WHAT IS BEING ASKED »
Every line of the material that follows must be printed again exactly.

RAW DATA »
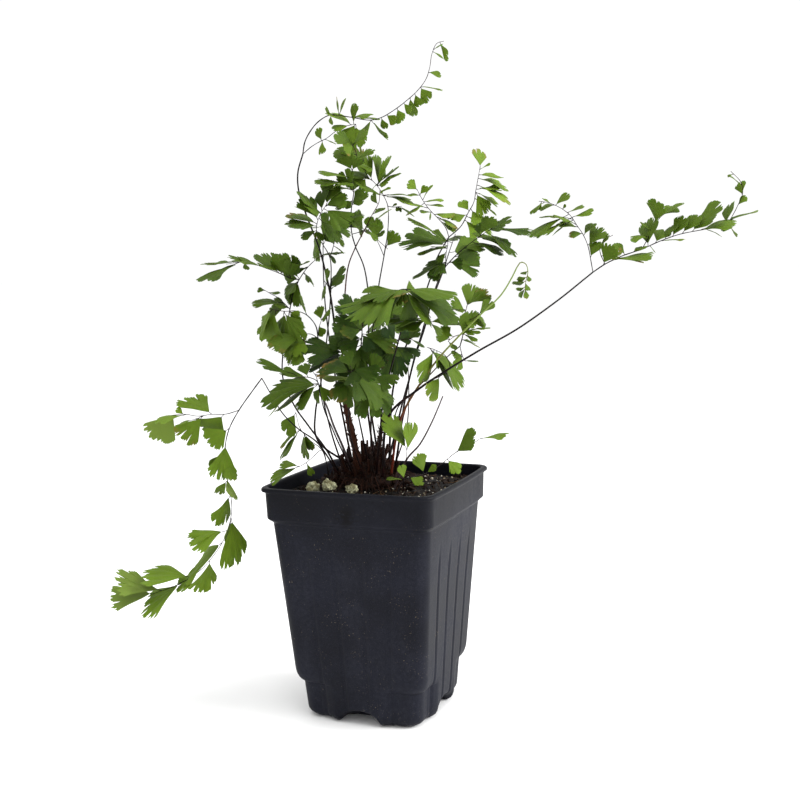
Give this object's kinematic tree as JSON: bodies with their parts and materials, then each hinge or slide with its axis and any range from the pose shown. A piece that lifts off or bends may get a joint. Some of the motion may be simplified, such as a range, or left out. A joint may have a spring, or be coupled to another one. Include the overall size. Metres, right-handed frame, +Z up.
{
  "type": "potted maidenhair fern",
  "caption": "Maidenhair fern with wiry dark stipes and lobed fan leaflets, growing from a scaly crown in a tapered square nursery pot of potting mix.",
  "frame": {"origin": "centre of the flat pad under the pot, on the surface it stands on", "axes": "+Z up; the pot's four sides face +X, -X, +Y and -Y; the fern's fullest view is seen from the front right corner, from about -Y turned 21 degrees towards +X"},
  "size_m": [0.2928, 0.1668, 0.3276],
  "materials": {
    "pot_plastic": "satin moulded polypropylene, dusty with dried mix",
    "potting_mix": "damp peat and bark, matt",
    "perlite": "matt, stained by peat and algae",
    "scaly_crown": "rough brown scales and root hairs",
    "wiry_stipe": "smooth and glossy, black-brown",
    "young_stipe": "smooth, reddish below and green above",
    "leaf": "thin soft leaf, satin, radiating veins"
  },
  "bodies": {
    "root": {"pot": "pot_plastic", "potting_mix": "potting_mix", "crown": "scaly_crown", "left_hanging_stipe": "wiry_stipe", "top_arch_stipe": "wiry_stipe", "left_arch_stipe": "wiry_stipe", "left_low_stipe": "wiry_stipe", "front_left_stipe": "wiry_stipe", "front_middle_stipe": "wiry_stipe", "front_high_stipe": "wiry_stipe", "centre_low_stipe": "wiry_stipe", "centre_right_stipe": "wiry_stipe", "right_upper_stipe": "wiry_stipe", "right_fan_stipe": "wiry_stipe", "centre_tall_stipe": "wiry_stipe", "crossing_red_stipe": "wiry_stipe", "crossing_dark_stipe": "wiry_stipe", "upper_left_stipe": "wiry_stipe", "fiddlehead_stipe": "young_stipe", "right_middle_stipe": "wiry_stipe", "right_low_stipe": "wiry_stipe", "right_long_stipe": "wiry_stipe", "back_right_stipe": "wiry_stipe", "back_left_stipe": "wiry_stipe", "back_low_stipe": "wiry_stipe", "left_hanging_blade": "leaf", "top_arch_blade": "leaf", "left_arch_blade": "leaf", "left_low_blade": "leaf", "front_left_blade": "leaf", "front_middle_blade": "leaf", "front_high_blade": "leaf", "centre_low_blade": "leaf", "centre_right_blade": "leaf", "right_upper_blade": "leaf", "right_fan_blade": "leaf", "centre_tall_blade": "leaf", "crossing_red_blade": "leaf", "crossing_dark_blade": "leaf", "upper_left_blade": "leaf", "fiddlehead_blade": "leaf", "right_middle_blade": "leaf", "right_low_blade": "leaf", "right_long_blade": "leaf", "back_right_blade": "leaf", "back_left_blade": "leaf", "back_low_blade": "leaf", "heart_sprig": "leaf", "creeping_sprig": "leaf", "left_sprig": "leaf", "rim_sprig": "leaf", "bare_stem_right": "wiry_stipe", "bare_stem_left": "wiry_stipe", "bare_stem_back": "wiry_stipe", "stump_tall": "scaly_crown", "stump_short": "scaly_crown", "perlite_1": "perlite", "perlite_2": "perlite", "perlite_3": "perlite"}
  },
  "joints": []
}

THE ANSWER »
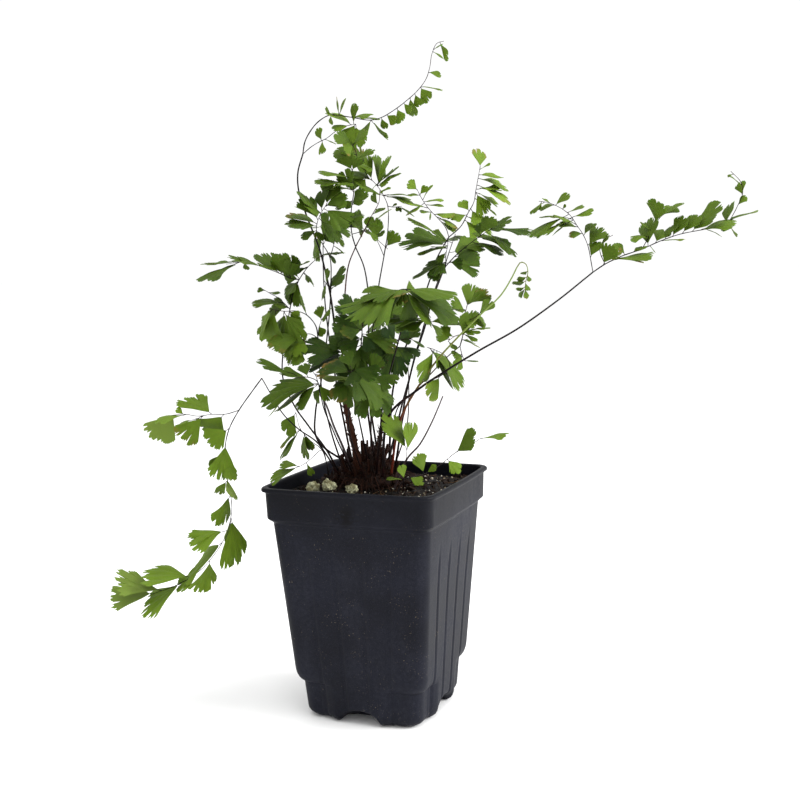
Give this object's kinematic tree as JSON: bodies with their parts and materials, then each hinge or slide with its axis and any range from the pose shown. A piece that lifts off or bends may get a joint. Some of the motion may be simplified, such as a range, or left out. A joint may have a spring, or be coupled to another one. Include the overall size. Metres, right-handed frame, +Z up.
{
  "type": "potted maidenhair fern",
  "caption": "Maidenhair fern with wiry dark stipes and lobed fan leaflets, growing from a scaly crown in a tapered square nursery pot of potting mix.",
  "frame": {"origin": "centre of the flat pad under the pot, on the surface it stands on", "axes": "+Z up; the pot's four sides face +X, -X, +Y and -Y; the fern's fullest view is seen from the front right corner, from about -Y turned 21 degrees towards +X"},
  "size_m": [0.2928, 0.1668, 0.3276],
  "materials": {
    "pot_plastic": "satin moulded polypropylene, dusty with dried mix",
    "potting_mix": "damp peat and bark, matt",
    "perlite": "matt, stained by peat and algae",
    "scaly_crown": "rough brown scales and root hairs",
    "wiry_stipe": "smooth and glossy, black-brown",
    "young_stipe": "smooth, reddish below and green above",
    "leaf": "thin soft leaf, satin, radiating veins"
  },
  "bodies": {
    "root": {"pot": "pot_plastic", "potting_mix": "potting_mix", "crown": "scaly_crown", "left_hanging_stipe": "wiry_stipe", "top_arch_stipe": "wiry_stipe", "left_arch_stipe": "wiry_stipe", "left_low_stipe": "wiry_stipe", "front_left_stipe": "wiry_stipe", "front_middle_stipe": "wiry_stipe", "front_high_stipe": "wiry_stipe", "centre_low_stipe": "wiry_stipe", "centre_right_stipe": "wiry_stipe", "right_upper_stipe": "wiry_stipe", "right_fan_stipe": "wiry_stipe", "centre_tall_stipe": "wiry_stipe", "crossing_red_stipe": "wiry_stipe", "crossing_dark_stipe": "wiry_stipe", "upper_left_stipe": "wiry_stipe", "fiddlehead_stipe": "young_stipe", "right_middle_stipe": "wiry_stipe", "right_low_stipe": "wiry_stipe", "right_long_stipe": "wiry_stipe", "back_right_stipe": "wiry_stipe", "back_left_stipe": "wiry_stipe", "back_low_stipe": "wiry_stipe", "left_hanging_blade": "leaf", "top_arch_blade": "leaf", "left_arch_blade": "leaf", "left_low_blade": "leaf", "front_left_blade": "leaf", "front_middle_blade": "leaf", "front_high_blade": "leaf", "centre_low_blade": "leaf", "centre_right_blade": "leaf", "right_upper_blade": "leaf", "right_fan_blade": "leaf", "centre_tall_blade": "leaf", "crossing_red_blade": "leaf", "crossing_dark_blade": "leaf", "upper_left_blade": "leaf", "fiddlehead_blade": "leaf", "right_middle_blade": "leaf", "right_low_blade": "leaf", "right_long_blade": "leaf", "back_right_blade": "leaf", "back_left_blade": "leaf", "back_low_blade": "leaf", "heart_sprig": "leaf", "creeping_sprig": "leaf", "left_sprig": "leaf", "rim_sprig": "leaf", "bare_stem_right": "wiry_stipe", "bare_stem_left": "wiry_stipe", "bare_stem_back": "wiry_stipe", "stump_tall": "scaly_crown", "stump_short": "scaly_crown", "perlite_1": "perlite", "perlite_2": "perlite", "perlite_3": "perlite"}
  },
  "joints": []
}